Companies that are not entangled in energy markets will have to find other ways to move forward, and without access to the deep pockets that the public market provides. The divergence suggests that the world of climate technology is starting to take on a K shape, a trend that Mark Cupta, CEO of Prelude Ventures, suggested when I spoke with him a little over a week ago.
Companies stuck on the poorer side of the IPO window still have private investors to lean on. But a K-shaped trajectory is beginning to appear there too.
Venture and growth capital funds raised about $6.5 billion last year, according to Sightline Climate. It is the same as in 2021, but since there are more funds today, each fund is now smaller. For founders, that could be bad news, as funds have less to fall back on.

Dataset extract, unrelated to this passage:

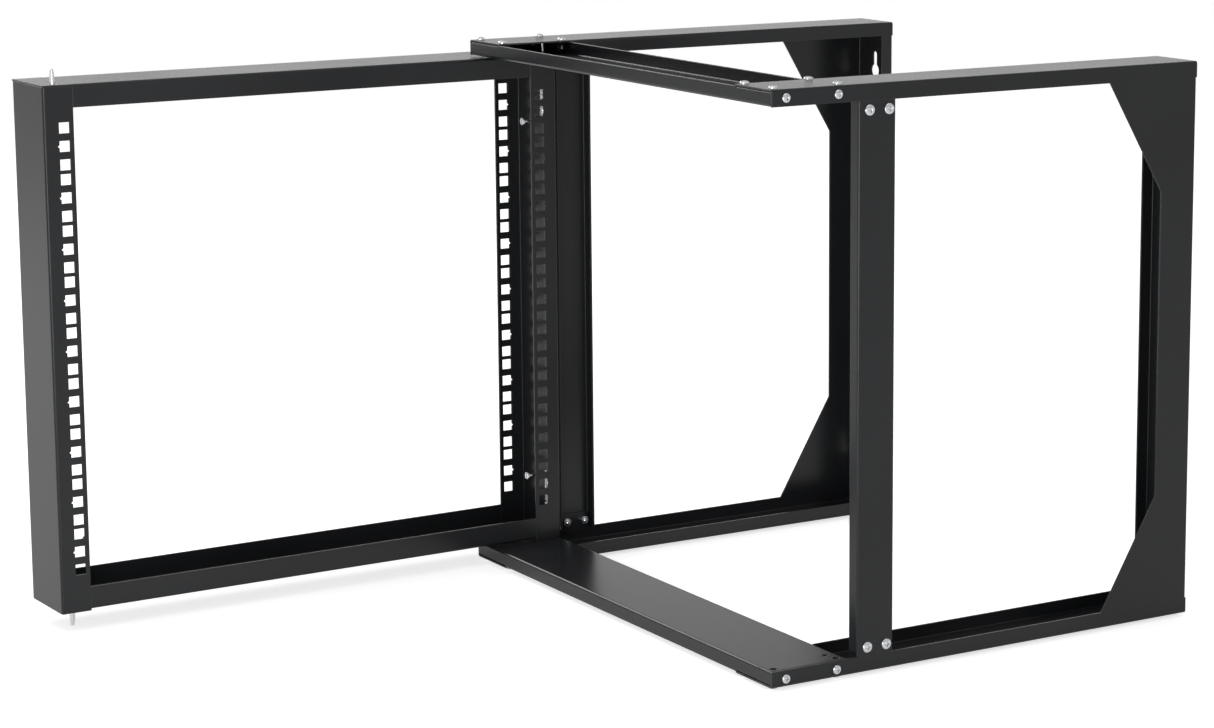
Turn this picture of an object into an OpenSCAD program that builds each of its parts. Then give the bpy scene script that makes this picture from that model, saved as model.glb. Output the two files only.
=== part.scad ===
// Wall mount open frame rack with a swing gate.
// The origin is the centre of the four keyholes, on the wall plane.
// +X points right as seen from the front, +Y into the wall and +Z up.
// The gate is drawn as it rests, swung open by almost a quarter turn. Lengths are in millimetres.

/* [Rack rails] */
// Number of rack units that the gate holds
units = 9; // [5:1:15]
// Height of one rack unit
unit_h = 44.45; // [40:0.05:50]
// Distance between the two hole columns
column_span = 465.1; // [400:0.1:560]
// Side of a square rail hole
square_hole = 9.5; // [6:0.1:10]
// Depth of the notch that marks the middle hole of a unit
notch_depth = 1.6; // [0.5:0.1:3]
// Width of that notch
notch_w = 3; // [1:0.1:5]

/* [Swing gate] */
// Depth of the gate from its rear face to its front face
gate_depth = 69.5; // [60:0.5:85]
// Width of the flanges of the gate's uprights
post_flange = 27; // [25:0.5:36]
// Distance from a hole column to the gate's side edge
column_edge = 18.45; // [17.5:0.05:20]
// Width of the flanges of the gate's rails
rail_flange = 20; // [10:0.5:28]
// Distance from the gate's end to the first rack unit
end_margin = 30.5; // [26:0.5:45]
// Gap between the gate and each cross-member
gate_gap = 1.5; // [0.8:0.1:3]
// Clearance under the feet of the gate's uprights
foot_clear = 0.2; // [0.1:0.05:0.5]
// Margin between the closed gate and the frame's outer face
side_margin = 9; // [6:0.5:14]
// Setback of the closed gate from the frame's front
gate_inset = 0.5; // [0:0.1:2]

/* [Sheet] */
// Thickness of the folded sheet
sheet = 1.5; // [1.2:0.1:1.8]
// Inner radius of the folds
fold_r = 0.7; // [0.3:0.1:1.2]

/* [Side frames] */
// Depth of the frame from its front to the wall
frame_depth = 436; // [320:1:600]
// Width of the flanges and of the wall plate
side_flange = 57; // [54:0.5:70]
// Depth of the inner return lip
side_lip = 13; // [5:0.5:14]
// Width of the web beside the wall
wall_web = 37; // [25:0.5:60]
// Reach of a corner gusset from the wall
gusset_run = 95; // [70:1:130]
// Drop of a corner gusset from the frame's end
gusset_drop = 111; // [60:1:150]

/* [Uprights] */
// Distance of the uprights behind the closed gate
upright_gap = 13.5; // [8:0.5:40]
// Width of an upright
upright_w = 36.5; // [33:0.5:60]
// Width of an upright's flanges
upright_flange = 12; // [6:0.5:20]
// Front bolt's distance from the upright's front
upright_bolt_front = 9.8; // [8:0.1:12]
// Rear bolt's distance from the upright's rear
upright_bolt_rear = 7.6; // [7.5:0.1:9.5]
// Distance of the bolts from the upright's end
upright_bolt_end = 7.5; // [6:0.1:14]
// Height of the joggled tab that the upright is bolted to
tab_rise = 15; // [12:0.5:40]

/* [Cross-members] */
// Reach of a cross-member behind the closed gate
cross_past = 5; // [3:0.5:7]
// Height of a cross-member, and of the side frames' web strips
cross_h = 14; // [13:0.5:18]
// Width of the corner lips under the side frames' flanges
cross_lip = 12; // [11:0.5:16]
// Distance of the corner bolts from the frame's front
corner_bolt_front = 6.5; // [6:0.1:7.5]
// Distance of the corner bolts from the cross-member's rear
corner_bolt_rear = 7; // [6.5:0.1:7.5]
// Distance of the outer corner bolts from the frame's side
corner_bolt_out = 8.5; // [8.5:0.1:12]
// Distance of the inner corner bolts from the flange's inner edge
corner_bolt_in = 5.5; // [5:0.1:10]
// First web bolt's distance from the frame's front
web_bolt_front = 13; // [12.5:0.1:20]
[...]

On the plus side, more competition could lead to better fundraising results.
At the same time, large funds continue to grow. Infrastructure dominated climate tech fundraising last year, with 42 funds raising 75% of all dollars in the sector, according to Sightline Climate. That success will extend to the startup side if it is a company with a mature technology that is ready to grow big.
Sightline said many new infrastructure funds are specializing in renewable energy, grid technologies and energy storage. In other words, the K shape isn’t going away anytime soon.